Input material
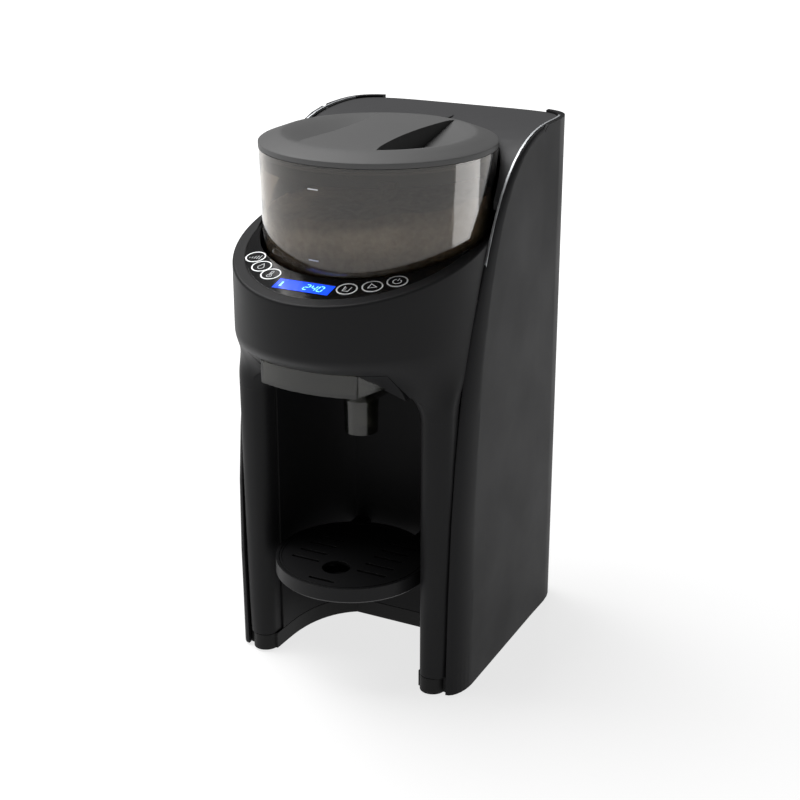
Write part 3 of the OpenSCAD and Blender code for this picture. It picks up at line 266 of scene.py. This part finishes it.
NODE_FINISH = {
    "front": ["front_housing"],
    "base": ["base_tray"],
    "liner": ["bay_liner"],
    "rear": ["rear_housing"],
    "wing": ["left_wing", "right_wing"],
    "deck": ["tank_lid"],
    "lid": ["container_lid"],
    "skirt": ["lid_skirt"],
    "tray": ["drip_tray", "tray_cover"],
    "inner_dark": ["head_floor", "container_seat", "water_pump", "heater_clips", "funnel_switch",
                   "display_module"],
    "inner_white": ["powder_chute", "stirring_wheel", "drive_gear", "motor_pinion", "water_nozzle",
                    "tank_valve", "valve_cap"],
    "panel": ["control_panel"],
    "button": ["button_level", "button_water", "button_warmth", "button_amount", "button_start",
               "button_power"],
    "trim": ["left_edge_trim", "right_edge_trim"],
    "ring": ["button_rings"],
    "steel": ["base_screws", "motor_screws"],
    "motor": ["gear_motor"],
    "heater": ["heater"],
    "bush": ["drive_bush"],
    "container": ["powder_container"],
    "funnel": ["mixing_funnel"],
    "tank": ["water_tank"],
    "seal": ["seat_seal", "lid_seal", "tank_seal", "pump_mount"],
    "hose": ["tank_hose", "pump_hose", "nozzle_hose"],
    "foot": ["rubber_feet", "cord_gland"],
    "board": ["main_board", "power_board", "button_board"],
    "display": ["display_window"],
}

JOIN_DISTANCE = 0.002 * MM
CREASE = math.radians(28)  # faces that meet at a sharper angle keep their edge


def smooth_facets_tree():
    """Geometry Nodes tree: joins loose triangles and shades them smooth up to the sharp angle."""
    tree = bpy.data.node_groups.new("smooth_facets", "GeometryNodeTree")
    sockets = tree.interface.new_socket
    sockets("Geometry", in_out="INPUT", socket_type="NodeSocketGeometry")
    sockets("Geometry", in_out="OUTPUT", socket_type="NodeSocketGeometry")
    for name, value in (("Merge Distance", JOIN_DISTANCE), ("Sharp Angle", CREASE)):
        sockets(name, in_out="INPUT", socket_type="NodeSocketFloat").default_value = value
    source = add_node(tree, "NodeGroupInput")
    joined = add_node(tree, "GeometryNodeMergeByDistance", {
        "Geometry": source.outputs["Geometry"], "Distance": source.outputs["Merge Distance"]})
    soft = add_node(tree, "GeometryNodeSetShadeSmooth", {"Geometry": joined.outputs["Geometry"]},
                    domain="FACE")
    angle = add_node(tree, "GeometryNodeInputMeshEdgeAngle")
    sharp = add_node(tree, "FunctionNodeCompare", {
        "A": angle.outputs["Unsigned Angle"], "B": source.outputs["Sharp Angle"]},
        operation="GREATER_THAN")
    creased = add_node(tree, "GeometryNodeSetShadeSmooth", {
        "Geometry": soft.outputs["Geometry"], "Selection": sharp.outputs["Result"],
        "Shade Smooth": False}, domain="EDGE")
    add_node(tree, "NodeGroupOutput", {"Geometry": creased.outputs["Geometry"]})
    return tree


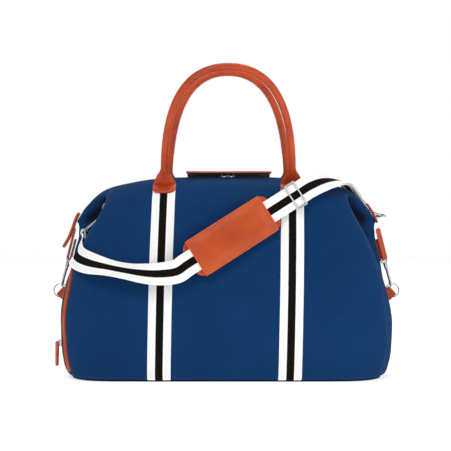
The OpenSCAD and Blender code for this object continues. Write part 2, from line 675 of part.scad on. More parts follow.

Exercise instructions
Repeat verbatim the opening run of entries, ending with the line that contains "CREASE = math.radians(28)".

Complete answer
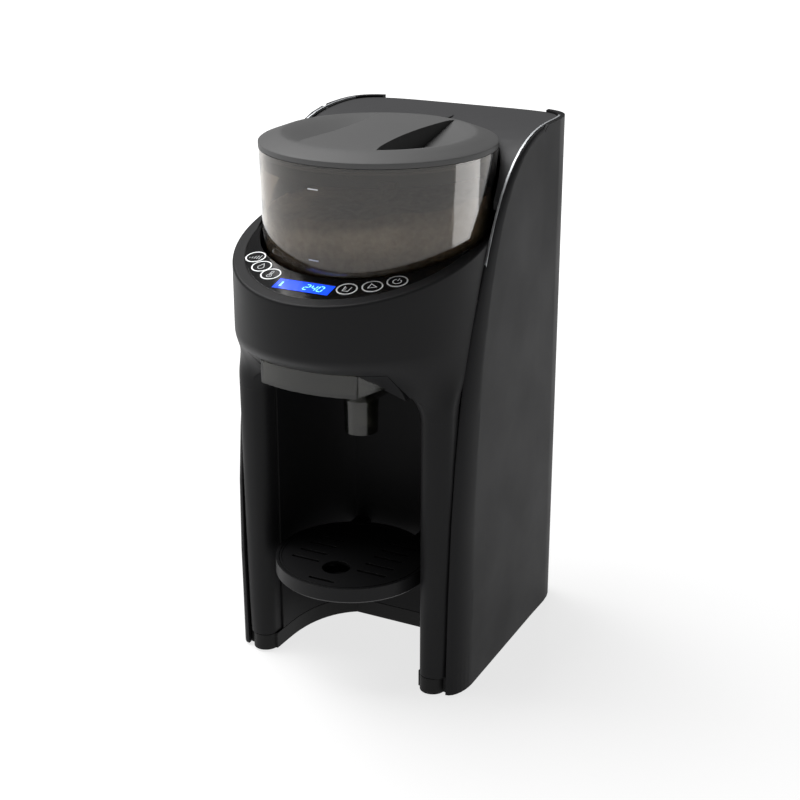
Write part 3 of the OpenSCAD and Blender code for this picture. It picks up at line 266 of scene.py. This part finishes it.
NODE_FINISH = {
    "front": ["front_housing"],
    "base": ["base_tray"],
    "liner": ["bay_liner"],
    "rear": ["rear_housing"],
    "wing": ["left_wing", "right_wing"],
    "deck": ["tank_lid"],
    "lid": ["container_lid"],
    "skirt": ["lid_skirt"],
    "tray": ["drip_tray", "tray_cover"],
    "inner_dark": ["head_floor", "container_seat", "water_pump", "heater_clips", "funnel_switch",
                   "display_module"],
    "inner_white": ["powder_chute", "stirring_wheel", "drive_gear", "motor_pinion", "water_nozzle",
                    "tank_valve", "valve_cap"],
    "panel": ["control_panel"],
    "button": ["button_level", "button_water", "button_warmth", "button_amount", "button_start",
               "button_power"],
    "trim": ["left_edge_trim", "right_edge_trim"],
    "ring": ["button_rings"],
    "steel": ["base_screws", "motor_screws"],
    "motor": ["gear_motor"],
    "heater": ["heater"],
    "bush": ["drive_bush"],
    "container": ["powder_container"],
    "funnel": ["mixing_funnel"],
    "tank": ["water_tank"],
    "seal": ["seat_seal", "lid_seal", "tank_seal", "pump_mount"],
    "hose": ["tank_hose", "pump_hose", "nozzle_hose"],
    "foot": ["rubber_feet", "cord_gland"],
    "board": ["main_board", "power_board", "button_board"],
    "display": ["display_window"],
}

JOIN_DISTANCE = 0.002 * MM
CREASE = math.radians(28)  # faces that meet at a sharper angle keep their edge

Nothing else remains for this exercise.